The new trading weeks kicks off today with a series of central bank speeches, ranging from Bailey and chief economist Pill in the UK over ECB’s Lane and Nagel in the euro area to several Fed members (NY’s Williams, board member Miran) that are to address the economy and monetary policy. PMI’s are scheduled for release tomorrow along with Fed’s Powell offering his view on the economic outlook. PCE deflators, the Fed’s preferred inflation gauge, are printed on Friday. A  slew of central bank meetings are scattered across the week with Hungary and Sweden on tap Tuesday, the Czech Republic Wednesday and Switzerland the day after.

News and views

Rating agency Fitch raised Italy’s credit rating from BBB to BBB+ with a stable outlook. The upgrade reflects increased confidence in Italy’s fiscal trajectory, a stable political environment, ongoing reform momentum and reduced external imbalances. Fitch expects a continued gradual deficit reduction in 2025-2027, supported by structural improvements on the revenue side and strict expenditure control. They expect a deficit ratio of 3.1% of GDP, below the official 3.3% target. The government’s aim is bring it down to 2.6% in 2027 and under 2% by 2029. The primary surplus is expected to rise from 0.7% of GDP this year to 2.4% in 2029, supported by reform implementation. Fitch forecasts the debt ratio to increase modestly from 135.3% of GDP to 137.5% in 2026, before falling back towards 134% by 2030. One of Italy’s weaker points remains its low growth potential. The rating agency estimates growth of 0.6% this year and an average of 0.8% in 2026-2027. Domestic demand, particularly investment, will be a key driver of short-term growth, offsetting weakness in the external sector. Italian BTP’s have been performing strongly this year with the 10y swapspread narrowing from a YtD top at 130 bps to 83 bps currently and trading more and more in line with semi-core peers.

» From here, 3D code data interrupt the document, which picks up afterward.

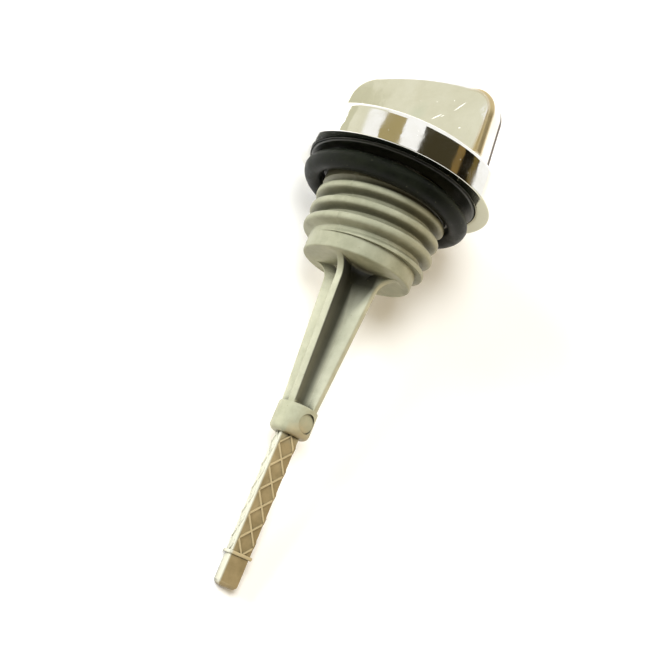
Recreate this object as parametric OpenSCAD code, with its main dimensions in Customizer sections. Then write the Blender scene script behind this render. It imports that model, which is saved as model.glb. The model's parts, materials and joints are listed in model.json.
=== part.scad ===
// Screw-in oil filler cap with its dipstick, lying on the rim of the cap and the tip of the blade.
// Each piece is drawn on the screw axis: height 0 is the cap's open rim and the tip is upwards.
// The side of the axis that lies lowest is +X there. lay() then puts the whole part down.

/* [Cover] */
// Radius of the plated cover at its open rim
cover_r = 15.2; // [14.6:0.1:18]
// Height of the skirt, from the rim to the edge of the roof
cover_h = 5.1; // [4.6:0.1:8]
// How much narrower the skirt is at the roof, on the radius
cover_draft = 0.12; // [0:0.02:0.3]
// Thickness of the skirt, which is the width of its flat polished rim
cover_wall = 2.1; // [1.6:0.1:2.6]
// Thickness of the roof
roof_t = 1.5; // [1:0.1:2]
// Rise of the roof at its middle
roof_crown = 0.6; // [0.2:0.1:1.2]
// Radius of the shoulder between skirt and roof
shoulder_r = 1.0; // [0.6:0.1:1.4]
// Radius of the rim's outer edge
rim_round = 0.25; // [0.15:0.05:0.5]

/* [Wing grip] */
// Length of the grip across the cap, at its foot
wing_l = 26.2; // [20:0.2:27]
// How much the grip's ends lean in, each
wing_lean = 0.6; // [0:0.1:1]
// Thickness of the grip at its foot
wing_t = 5.2; // [4.4:0.1:7]
// How much the grip thins towards its top, on each side
wing_draft = 0.3; // [0.1:0.1:0.6]
// Height of the grip's top over the rim
wing_top = 17.6; // [14:0.2:20]
// Rise of the top edge between its corners
wing_crown = 0.7; // [0.2:0.1:1.5]
// Radius of the grip's two top corners
wing_corner_r = 4.4; // [2:0.2:5]
// Radius along the edges of the grip's top
wing_edge_r = 0.9; // [0.3:0.1:1.2]
// Radius of the fillet along the grip's foot
wing_foot_r = 1.2; // [0.6:0.1:2]
// Radius of the fillet at the foot of the grip's two ends
wing_end_foot_r = 0.6; // [0.4:0.1:0.8]
// Thickness of the hollow grip's wall
wing_wall = 1.5; // [1.2:0.1:1.8]
// Turn of the grip round the screw axis, from the lowest side
wing_turn = 135; // [90:5:180]

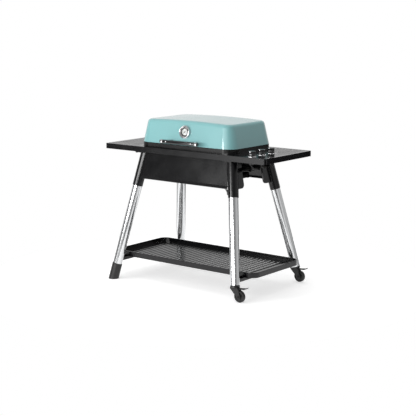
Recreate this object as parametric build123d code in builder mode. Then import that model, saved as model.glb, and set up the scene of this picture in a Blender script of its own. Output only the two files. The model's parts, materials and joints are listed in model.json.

RBA governor Bullock sounded slightly more hawkish this morning in a testimony to the House of Representatives Standing Committee on Economics. Inflation has fallen substantially since the peak of 7.8% in 2022 and is now within the 2-3% target range. Labour market conditions are close to full employment. Since the August meeting, domestic data have been broadly in line with the Australian central bank’s expectations or if anything slightly stronger. The Board will discuss this and other developments at their meeting next week. Markets expect a stable policy rate (3.6%), but slightly reduced bets on a final rate cut at the November meeting (75% from 95%). Australian bond yields add 3-4 bps across the curve this morning while AUD/USD treads water.